In India, as in other countries where the British operated, the principle of "divide and rule" was applied with great success. Hindus and Muslims were constantly at loggerheads, mainly for historical reasons, and the British government exploited this distrust between the two communities to the full. While it suited colonial policy to keep Hindus and Muslims divided, the fall-out of this policy was often uncomfortable for the administrator in the field. One Deputy Commissioner managed to avert a potnetilly dangerous situation form developing only because he was familiar with Indian histoy and the individual culture of both Hindus and Muslims.

In a small township in Central India , an annual religious procession traditionally followed a particular route. Between one year and the next , a bel tree, sacred to the Hindus , sent out a branch across the road which obstructed the tall Tazias, pyramidal structures constructed from wood and bamboo, carried by processionists. The Hindus refused to remove the branch, since the tree was sacred to their religion. The Muslims refused to alter their route. The situation began to heat up and both communities started arming themselves for war. Impaled on the horns of a dilemma, the Deputy Commissioner called on the hugely popularHindu elephant god, Ganesh, for help. He obtained an elephant and tethered it to the base of the bel tree. The elephant obligingly broke down the offending branch and ate up the leaves. The crisis was diffused, the route was cleared, and the Hindus could not complain since Ganesh himself had removed the branch.

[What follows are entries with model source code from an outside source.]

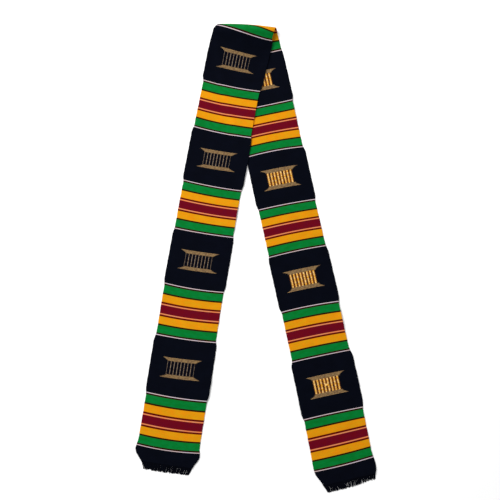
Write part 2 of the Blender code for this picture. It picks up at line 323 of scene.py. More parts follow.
@dataclass
class StripShape:
    """The middle surface of the folded strip, with the same fold as its solid.

    Base is its height over the floor, and layer what it rises to lie on the back leg,
    between drape_start and drape_end before that leg's edge. The fold gets smaller to
    the right by its taper, and to both sides by its crown. The widths change over
    width_change to each side of a place that is width_delay inside a black panel.
    """

    base: float = 0.0007
    layer: float = 0.0020
    fold_x: float = -0.01686
    fold_y: float = 0.43800
    fold_radius: float = 0.0115
    fold_overturn: float = math.radians(30.0)
    fold_settle: float = 0.071
    fold_size: float = 1.14
    fold_taper: float = 0.26
    fold_crown: float = 0.23
    fold_half_width: float = 0.062
    fold_from_line: float = 0.0250
    fold_draw: float = 0.0045
    fold_draw_reach: float = 0.085
    drape_start: float = 0.030
    drape_end: float = 0.011
    loop_reach: float = 0.022
    covered_reach: float = 0.40
    width_change: float = 0.009
    width_delay: float = 0.003
    corner_roll: float = 0.0011
    line_step: float = 0.001
    fold_step: float = 0.0002
    spare: float = 0.06
    probe: float = 0.0006
    mean_half: float = 0.057
    edge_points: int = 90
    lift_power: int = 3
    ripple_middle: float = 0.35
    roll_power: int = 8

    def __post_init__(self) -> None:
        """Work out the middle line, the fold's side view and the back leg's edge."""
        lengths = np.array([section.length for section in STRIP])
        line_ends = np.concatenate([[0.0], np.cumsum(lengths)])
        self.lines = line_ends[FOLD_SECTION] + self.fold_from_line - line_ends
        self.make_middle_line()
        self.make_courses()
        self.make_fold()
        self.make_back_edge()

    def make_middle_line(self) -> None:
        """Work out the middle line's course in the plane of the opened cloth."""
        middles = (self.lines[1:] + self.lines[:-1]) / 2.0
        before = int(round((self.spare - self.lines[-1]) / self.line_step))
        after = int(round((self.lines[0] + self.spare) / self.line_step))
        self.alongs = np.arange(-before, after + 1) * self.line_step
        leans = np.radians([section.lean for section in STRIP])
        skews = np.radians([section.skew for section in STRIP])
        self.leans = np.interp(self.alongs, middles[::-1], leans[::-1])
        self.skews = np.interp(self.alongs, middles[::-1], skews[::-1])
        strays = np.array([section.stray for section in STRIP])
        self.strays = np.interp(self.alongs, middles[::-1], strays[::-1])
        self.widths = np.full(len(self.alongs), STRIP[0].width)
        for line, first, second in zip(self.lines[1:], STRIP, STRIP[1:]):
            into_black = second.ground is Ground.BLACK
            change_at = line - self.width_delay if into_black else line + self.width_delay
            past = (change_at - self.alongs) / (2.0 * self.width_change) + 0.5
            self.widths += (second.width - first.width) * smooth_step(past)
        self.xs = running_sum(-np.sin(self.leans), self.line_step)
        self.ys = running_sum(np.cos(self.leans), self.line_step)
        self.xs -= self.xs[before]
        self.ys -= self.ys[before]

    def make_courses(self) -> None:
        """Work out how the picks stray at every step: not at all at the woven ends."""
        numbers = [course.place for course in COURSES]
        inner = np.interp(numbers, range(len(self.lines)), self.lines)
        places = [self.lines[0] + END_WOVEN, *inner, self.lines[-1] - END_WOVEN]
        columns = []
        for part in ("left", "middle", "right"):
            values = [0.0, *(getattr(course, part) for course in COURSES), 0.0]
            columns.append(np.interp(self.alongs, places[::-1], values[::-1]))
        self.left_course, self.middle_course, self.right_course = columns

    def make_fold(self) -> None:
        """Work out the fold's side view: up off the floor, over and down again."""
        turn_length = self.fold_radius * (math.pi + self.fold_overturn)
        self.fold_length = turn_length + self.fold_settle
        self.fold_runs = np.arange(0.0, self.fold_length + self.fold_step, self.fold_step)
        settled = np.clip((self.fold_runs - turn_length) / self.fold_settle, 0.0, 1.0)
        landing = math.pi + self.fold_overturn * (1.0 - settled)
        turning = self.fold_runs < turn_length
        angle = np.where(turning, self.fold_runs / self.fold_radius, landing)
        self.fold_ys = running_sum(np.cos(angle), self.fold_step)
        self.fold_zs = running_sum(np.sin(angle), self.fold_step)
        self.taken_up = self.fold_ys[-1] + self.fold_runs[-1]

    def make_back_edge(self) -> None:
        """Work out where the back leg's left edge runs, which the front leg crosses."""
        along = np.linspace(self.lines[-1], 0.0, self.edge_points)
        x, y, _, _ = self.plan(along, np.full(len(along), -1.0))
        order = np.argsort(y)
        self.edge_ys = y[order]
        self.edge_xs = x[order]

    def over_fold(self, distance: Array, size: Array) -> tuple[Array, Array]:
        """Carry distances across the fold's line over a fold of a given size.

        Args:
            distance: How far past the fold's line, in the opened cloth.
            size: The fold's size there, 1 for a full one.

        Returns:
            The places along Y and the heights that the fold gives.
        """
        run = distance + self.fold_radius * math.pi / 2.0
        share = smooth_step(run / (size * self.fold_length))
        y = size * np.interp(run / size, self.fold_runs, self.fold_ys)
        y += (1.0 - size) * self.taken_up * share
        z = size * np.interp(run / size, self.fold_runs, self.fold_zs)
        z -= size * share * self.fold_zs[-1]
        before = run <= 0.0
        after = run >= size * self.fold_length
        y = np.where(before, run, np.where(after, self.taken_up - run, y))
        return y, np.where(before | after, 0.0, z)

    def half_width(self, along: Array, share: Array) -> Array:
        """Work out the cloth's half width on the side that each share is on.

        Args:
            along: Distances along the middle line.
            share: Shares across.

        Returns:
            The half widths.
        """
        half = np.interp(along, self.alongs, self.widths) / 2.0
        drawn = self.fold_draw * (1.0 - smooth_step(np.abs(along) / self.fold_draw_reach))
        half = half - np.where(share < 0.0, drawn, 0.0)
        ends = (
            (along - self.lines[0], FRONT_END),
            (self.lines[-1] - along, BACK_END),
        )
        for past, rows in ends:
            places = [row.past for row in rows]
            left = np.interp(past, places, [row.left for row in rows])
            right = np.interp(past, places, [row.right for row in rows])
            half = np.where(past > places[0], np.where(share > 0.0, right, left), half)
        side = np.sign(share)
        return half + sum(wave.at(along, side) for wave in SELVAGE_WAVES)

    def past_end(self, along: Array) -> Array:
        """Return how far past the last pale line of its end a place is, or 0."""
        past = np.maximum(along - self.lines[0], self.lines[-1] - along)
        return np.maximum(past, 0.0)

    def strayed(self, along: Array, share: Array) -> Array:
        """Work out where along the run each place lies, with its pick's course.

        Args:
            along: Distances along the middle line.
            share: Shares across.

        Returns:
            The distances along the run.
        """
        left = np.interp(along, self.alongs, self.left_course)
        middle = np.interp(along, self.alongs, self.middle_course)
        right = np.interp(along, self.alongs, self.right_course)
        bowed = middle * (1.0 - share ** 2)
        return along + bowed + (left * (share - 1.0) + right * (share + 1.0)) * share / 2.0

    def plan(self, along: Array, share: Array) -> tuple[Array, Array, Array, Array]:
        """Lay places of the cloth out on the floor and over the fold.

        Args:
            along: Distances along the middle line.
            share: Shares across.

        Returns:
            Their x and y, the height that the fold gives, and the distance past its line.
        """
        across = share * self.half_width(along, share)
        bowed = self.strayed(along, share)
        lean = np.interp(bowed, self.alongs, self.leans)
        skew = np.interp(bowed, self.alongs, self.skews)
        shear = (across + np.interp(bowed, self.alongs, self.strays)) / np.cos(skew)
        x = np.interp(bowed, self.alongs, self.xs) + shear * np.cos(lean + skew)
        past = np.interp(bowed, self.alongs, self.ys) + shear * np.sin(lean + skew)
        side = np.clip(x / self.fold_half_width, -1.0, 1.0)
        size = self.fold_size - self.fold_taper * side - self.fold_crown * side ** 2
        y, height = self.over_fold(past, size)
        return self.fold_x + x, self.fold_y + y, height, past

    def lifted(self, along: Array, share: Array) -> Array:
        """Work out how far the selvages and ripples stand off what is under them.

        Args:
            along: Distances along the middle line.
            share: Shares across.

        Returns:
            The heights.
        """
        rise = np.zeros(np.shape(along))
        for lift in LIFTS:
            away = np.clip((along - lift.along) / lift.reach, -1.0, 1.0)
            on_side = share * lift.side > 0.0
            hump = lift.rise * np.cos(away * math.pi / 2.0) ** 2
            rise += np.where(on_side, hump * np.abs(share) ** self.lift_power, 0.0)
        ripple = sum(wave.size + wave.at(along, share) for wave in RIPPLES)
        open_part = smooth_step((-along - self.covered_reach) / self.loop_reach)
        free = np.where(along > 0.0, smooth_step(along / self.loop_reach), open_part)
        spread = self.ripple_middle + (1.0 - self.ripple_middle) * share ** 2
        return rise + ripple * free * spread

    def crossing(self, x: Array, y: Array) -> Array:
        """Return how high the front leg lies: on the back leg or on the floor."""
        over = x - np.interp(y, self.edge_ys, self.edge_xs) + self.drape_start
        return self.layer * smooth_step(over / (self.drape_start - self.drape_end))

    def roll(self, along: Array, share: Array) -> Array:
        """Return how much thicker the drawn-in corners of the ends are rolled."""
        grown = smooth_step(self.past_end(along) / END_WOVEN)
        return self.corner_roll * grown * np.abs(share) ** self.roll_power

    def place(self, along: Array, share: Array) -> Array:
        """Work out the middle surface.

        Args:
            along: Distances along the middle line.
            share: Shares across.

        Returns:
            Its points.
        """
        x, y, height, past = self.plan(along, share)
        z = self.base + height + self.lifted(along, share)
        z += self.roll(along, share) / 2.0
        z += smooth_step(past / self.loop_reach) * self.crossing(x, y)
        return np.stack((x, y, z), axis=-1)

    def normal(self, along: Array, share: Array) -> Array:
        """Work out which way the cloth's right side faces.

        Args:
            along: Distances along the middle line.
            share: Shares across.

        Returns:
            A unit vector for each place.
        """
        width = self.probe / self.mean_half
        run = self.place(along + self.probe, share) - self.place(along - self.probe, share)
        reach = self.place(along, share + width) - self.place(along, share - width)
        stand = np.cross(run, reach)
        return stand / np.linalg.norm(stand, axis=-1, keepdims=True)

    def stand_off(self, along: Array, share: Array, height: Array) -> Array:
        """Return points at a height off the middle surface, right side up."""
        points = self.place(along, share)
        return points + self.normal(along, share) * np.expand_dims(height, -1)


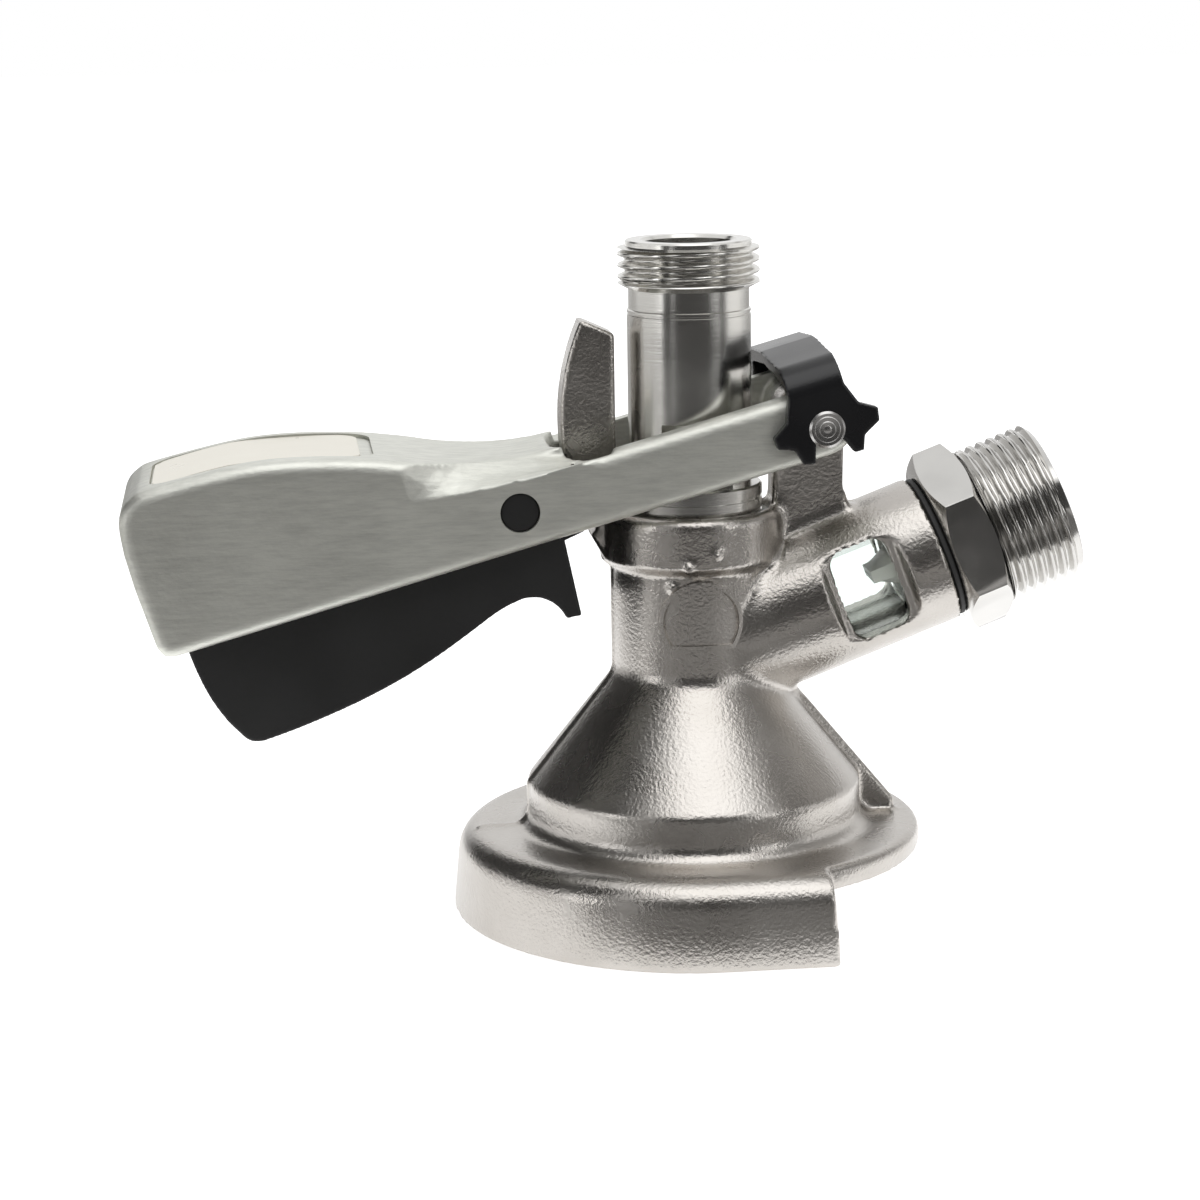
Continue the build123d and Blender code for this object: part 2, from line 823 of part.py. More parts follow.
with BuildPart() as recess_cut:
    add(recess_block)
    with BuildSketch(lever_side(label_recess)):
        with BuildLine():
            handle_profile()
        make_face()
    extrude(amount=lever_half_width, both=True, mode=Mode.SUBTRACT)

with BuildPart() as lever_done:
    add(lever_body)
    add(recess_cut.part, mode=Mode.SUBTRACT)
    # round lugs that reach into the flats of the probe
    lug_inner = tube_radius - flat_depth + lug_face_gap
    for side in (1, -1):
        lug_plane = Plane(
            origin=(pivot_x, side * lug_inner, pivot_z), x_dir=lever_along, z_dir=(0, side, 0)
        )
        with BuildSketch(lug_plane):
            with Locations((-lug_arm, 0)):
                Circle(lug_radius)
        extrude(amount=arm_inner - lug_inner + 0.5)
    # holes for both pins
    with BuildSketch(lever_side()):
        Circle(pin_radius + pin_hole_gap)
        with Locations((-trigger_pin_arm, trigger_pin_rise)):
            Circle(trigger_pin_radius + pin_hole_gap)
    extrude(amount=lever_half_width, both=True, mode=Mode.SUBTRACT)
lever_done.part.label = "lever"
export_step(lever_done.part, "parts/lever.step")

# Label field: a thin curved plate with nothing on it
with BuildPart() as label_plate:
    with BuildSketch(lever_side(label_recess - label_thickness)):
        with BuildLine():
            handle_profile()
        make_face()
    extrude(amount=label_half_width, both=True)
    with BuildSketch(lever_side(label_recess)):
        with BuildLine():
            handle_profile()
        make_face()
    extrude(amount=label_half_width, both=True, mode=Mode.SUBTRACT)
    with BuildSketch(lever_plan(-30)):
        with Locations((-label_start - label_length / 2, 0)):
            RectangleRounded(label_length, 2 * label_half_width, label_corner)
    extrude(amount=60, mode=Mode.INTERSECT)
label_plate.part.label = "label_plate"
export_step(label_plate.part, "parts/label_plate.step")

# Pivot pin with a thinner neck at each end for the clip
with BuildPart() as pivot_pin:
    pin_reach = lever_half_width + clip_wall + pin_proud
    with BuildSketch(lever_side()):
        Circle(pin_radius)
    extrude(amount=lever_half_width, both=True)
    with BuildSketch(lever_side()):
        Circle(pin_neck_radius)
    extrude(amount=pin_reach, both=True)
pivot_pin.part.label = "pivot_pin"
export_step(pivot_pin.part, "parts/pivot_pin.step")

# Pin that the trigger turns on
with BuildPart() as trigger_pin:
    with BuildSketch(lever_side()):
        with Locations((-trigger_pin_arm, trigger_pin_rise)):
            Circle(trigger_pin_radius)
    extrude(amount=lever_half_width - trigger_pin_sink, both=True)
    chamfer(trigger_pin.edges().filter_by(GeomType.CIRCLE), 0.3)
trigger_pin.part.label = "trigger_pin"
export_step(trigger_pin.part, "parts/trigger_pin.step")

# Plastic clip: a saddle over the lever end with a winged ear on each side
with BuildPart() as pin_clip:
    clip_half = lever_half_width + clip_wall
    with BuildSketch(lever_cross(clip_start)) as saddle_outline:
        with BuildLine():
            Polyline(
                (-clip_half, clip_shoulder),
                (-clip_half, clip_crown - 1.4),
                (0, clip_crown),
                (clip_half, clip_crown - 1.4),
                (clip_half, clip_shoulder),
                (clip_half - clip_wall, clip_shoulder),
                (clip_half - clip_wall, clip_crown - 1.4 - clip_wall),
                (0, clip_crown - clip_wall),
                (-clip_half + clip_wall, clip_crown - 1.4 - clip_wall),
                (-clip_half + clip_wall, clip_shoulder),
                close=True,
            )
        make_face()
        for corner_x in (-clip_half, clip_half):
            outer_corner = (corner_x, clip_crown - 1.4)
            fillet(saddle_outline.vertices().sort_by_distance(outer_corner)[0], clip_corner - 2)
        for corner_x in (-clip_half + clip_wall, clip_half - clip_wall):
            inner_corner = (corner_x, clip_crown - 1.4 - clip_wall)
            fillet(
                saddle_outline.vertices().sort_by_distance(inner_corner)[0],
                clip_corner - 2 - clip_wall,
            )
    extrude(amount=clip_width)
    for side in (1, -1):
        ear_plane = Plane(
            origin=(pivot_x, side * lever_half_width, pivot_z),
            x_dir=lever_along,
            z_dir=(0, side, 0),
        )
        with BuildSketch(ear_plane):
            with BuildLine():
                ear_points = [
                    (-4.6, clip_shoulder + 0.6),
                    (-6.0, 2.5),
                    (-8.5, 0.9),
                    (-8.3, -0.9),
                    (-5.8, -1.8),
                    (-5.0, -4.4),
                    (-3.2, -4.8),
                    (-2.2, -1.6),
                    (2.2, -2.4),
                    (3.3, -4.9),
                    (4.8, -4.9),
                    (5.6, -2.6),
                    (8.4, -1.1),
                    (8.7, 1.0),
                    (6.0, 2.6),
                    (4.5, clip_shoulder + 0.6),
                ]
                Polyline(*[(x, -side * y) for x, y in ear_points], close=True)
            make_face()
            Circle(pin_neck_radius + pin_hole_gap, mode=Mode.SUBTRACT)
        extrude(amount=clip_wall)
pin_clip.part.label = "pin_clip"
export_step(pin_clip.part, "parts/pin_clip.step")

# Trigger under the handle, a moulded channel with a hook for the horn
with BuildPart() as trigger:
    with BuildSketch(lever_side()):
        with BuildLine():
            heel = Spline((-106.3, 0.5), (-106.2, -7.0), (-104.9, -15.0), (-102.4, -20.8))
            corner = ThreePointArc(heel @ 1, (-101.1, -22.4), (-99.0, -22.9))
            belly = Spline(
                corner @ 1,
                (-90.0, -22.3),
                (-79.0, -20.7),
                (-69.6, -18.3),
                (-60.6, -15.1),
                (-54.5, -13.4),
                tangents=[(1, 0.02), (1, 0.12)],
            )
            rest = ThreePointArc(belly @ 1, (-50.3, -14.1), (-47.5, -18.4))
            Polyline(
                rest @ 1,
                (-45.0, -18.7),
                (-44.2, -6.3),
                (-44.2, 0.5),
                heel @ 0,
            )
        make_face()
        with Locations((-trigger_pin_arm, trigger_pin_rise)):
            Circle(trigger_boss_radius)
    extrude(amount=trigger_half_width, both=True)
    # open inside, walls and floor as moulded
    with BuildSketch(lever_side()):
        with BuildLine():
            inner_heel = Line((-106.3 + trigger_floor, 3.0), (-101.8, -16.0))
            inner_belly = Spline(
                (-99.5, -19.7),
                (-79.0, -17.6),
                (-66.0, -13.6),
                (-57.5, -10.0),
            )
            Line(inner_heel @ 1, inner_belly @ 0)
            Polyline(inner_belly @ 1, (-57.5, 3.0), inner_heel @ 0)
        make_face()
    extrude(amount=trigger_half_width - trigger_wall, both=True, mode=Mode.SUBTRACT)
    # hook that drops into the catch of the horn
    with BuildSketch(lever_side()):
        with BuildLine():
            tip_reach = horn_reach + hook_gap
            hook_tip_high = (-sqrt(tip_reach**2 - hook_high**2), -hook_high)
            hook_tip_low = (-sqrt(tip_reach**2 - hook_low**2), -hook_low)
            Polyline(
                (-45.5, -hook_high + 0.8),
                hook_tip_high,
                hook_tip_low,
                (-45.5, -hook_low - 0.8),
                close=True,
            )
        make_face()
    extrude(amount=hook_half_width, both=True)
    # room for the leg spring round the pin
    with BuildSketch(lever_side()):
        with Locations((-trigger_pin_arm, trigger_pin_rise)):
            Circle(spring_coil_radius + spring_wire + 0.2)
        with BuildLine():
            Polyline(
                (-trigger_pin_arm, 8.0),
                (-58.0, 8.0),
                (-58.0, -4.6),
                (-trigger_pin_arm, -4.6),
                close=True,
            )
        make_face()
    extrude(amount=spring_half_width + 0.4, both=True, mode=Mode.SUBTRACT)
    with BuildSketch(lever_side()):
        with Locations((-trigger_pin_arm, trigger_pin_rise)):
            Circle(trigger_pin_radius + running_gap)
    extrude(amount=trigger_half_width, both=True, mode=Mode.SUBTRACT)
trigger.part.label = "trigger"
export_step(trigger.part, "parts/trigger.step")

# Leg spring that pushes the trigger towards the horn
with BuildPart() as trigger_spring:
    coil_width = 2 * (spring_half_width - spring_wire)
    coil_centre = (
        pivot_x - trigger_pin_arm * cos(closed_angle) - trigger_pin_rise * sin(closed_angle),
        coil_width / 2,
        pivot_z - trigger_pin_arm * sin(closed_angle) + trigger_pin_rise * cos(closed_angle),
    )
    with BuildLine() as coil_path:
        Helix(
            pitch=coil_width / spring_turns,
            height=coil_width,
            radius=spring_coil_radius,
            center=coil_centre,
            direction=(0, -1, 0),
        )
    coil_from = coil_path.line @ 0
    coil_to = coil_path.line @ 1
    with BuildSketch(Plane(origin=coil_from, z_dir=coil_path.line % 0)):
        RegularPolygon(spring_wire / 2, 8)
    sweep(is_frenet=True)
    for leg_root in (coil_from, coil_to):
        with BuildSketch(Plane(origin=leg_root, z_dir=(-1, 0, 0))):
            RegularPolygon(spring_wire / 2, 8)
        extrude(amount=spring_leg)
trigger_spring.part.label = "trigger_spring"
export_step(trigger_spring.part, "parts/trigger_spring.step")
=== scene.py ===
from math import asin, atan2, cos, degrees, pi, radians, sin, tan

import bpy
from mathutils import Matrix, Vector


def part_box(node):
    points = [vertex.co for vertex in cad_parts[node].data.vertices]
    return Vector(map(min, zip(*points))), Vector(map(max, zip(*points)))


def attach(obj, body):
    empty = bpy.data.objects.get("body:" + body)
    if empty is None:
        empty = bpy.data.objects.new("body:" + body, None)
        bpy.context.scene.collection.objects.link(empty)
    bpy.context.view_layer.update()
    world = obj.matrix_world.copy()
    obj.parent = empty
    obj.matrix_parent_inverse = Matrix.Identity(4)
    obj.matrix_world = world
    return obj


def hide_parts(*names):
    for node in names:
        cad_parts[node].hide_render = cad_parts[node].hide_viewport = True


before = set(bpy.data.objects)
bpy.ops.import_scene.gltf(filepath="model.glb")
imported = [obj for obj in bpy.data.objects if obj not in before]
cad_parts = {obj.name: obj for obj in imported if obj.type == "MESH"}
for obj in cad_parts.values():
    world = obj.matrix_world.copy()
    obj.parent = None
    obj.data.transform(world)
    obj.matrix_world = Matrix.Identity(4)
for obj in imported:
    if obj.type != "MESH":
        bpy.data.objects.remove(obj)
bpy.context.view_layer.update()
mm = 0.001

# pivot of the lever, slope of the closed lever and of the gas branch, as in the frame
pivot = {"x": 19.2, "z": 81.3, "slope": 15.3}
branch = {"z": 43.1, "slope": 20.6}


def clamp(value):
    return min(1, max(0, value))


def ease(share):  # from none to all with a soft start and end
    return share * share * (3 - 2 * share)


def deselectAll():
    if bpy.context.object and bpy.context.object.mode != "OBJECT":
        bpy.ops.object.mode_set(mode="OBJECT")
    bpy.ops.object.select_all(action="DESELECT")


def activate(piece):
    deselectAll()
    piece.select_set(True)
    bpy.context.view_layer.objects.active = piece


def bake(piece):  # every modifier first, then the object's own place
    activate(piece)
    for modifier in list(piece.modifiers):
        bpy.ops.object.modifier_apply(modifier=modifier.name)
    bpy.ops.object.transform_apply(location=True, rotation=True, scale=True)
    return piece


def mergePoints(piece, gap=0.000002, turnOut=True):
    activate(piece)
    bpy.ops.object.mode_set(mode="EDIT")
    bpy.ops.mesh.select_all(action="SELECT")
    bpy.ops.mesh.remove_doubles(threshold=gap)
    if turnOut:
        bpy.ops.mesh.normals_make_consistent(inside=False)
    bpy.ops.object.mode_set(mode="OBJECT")


def smoothShade(piece, angle=40):
    activate(piece)
    bpy.ops.object.shade_smooth_by_angle(angle=radians(angle))


def chain(name, points, closed):  # a line of points in millimetres, as a mesh
    deselectAll()
    data = bpy.data.curves.new(name, "CURVE")
    data.dimensions = "3D"
    line = data.splines.new("POLY")
    line.points.add(len(points) - 1)
    for point, place in zip(line.points, points):
        point.co = (place[0] * mm, place[1] * mm, place[2] * mm, 1)
    line.use_cyclic_u = closed
    piece = bpy.data.objects.new(name, data)
    bpy.context.scene.collection.objects.link(piece)
    activate(piece)
    bpy.ops.object.convert(target="MESH")
    return bpy.context.object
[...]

They are all gone now, the members of the old Indian Civil Service and most of its successor Indian Administrative Service who joined them and for a long time cherished the traditions they created. Those traditions are now dying and the few who hold on to them are anachronisms in today's world. Only the ghosts of the old British Administrators remain, making an occasional appearance in the towns and villages they once ruled and loved as their own. But the example they set, and the value system they established, will perhaps rise once again to guide a new generation along the treacherous path of civil administration in India today.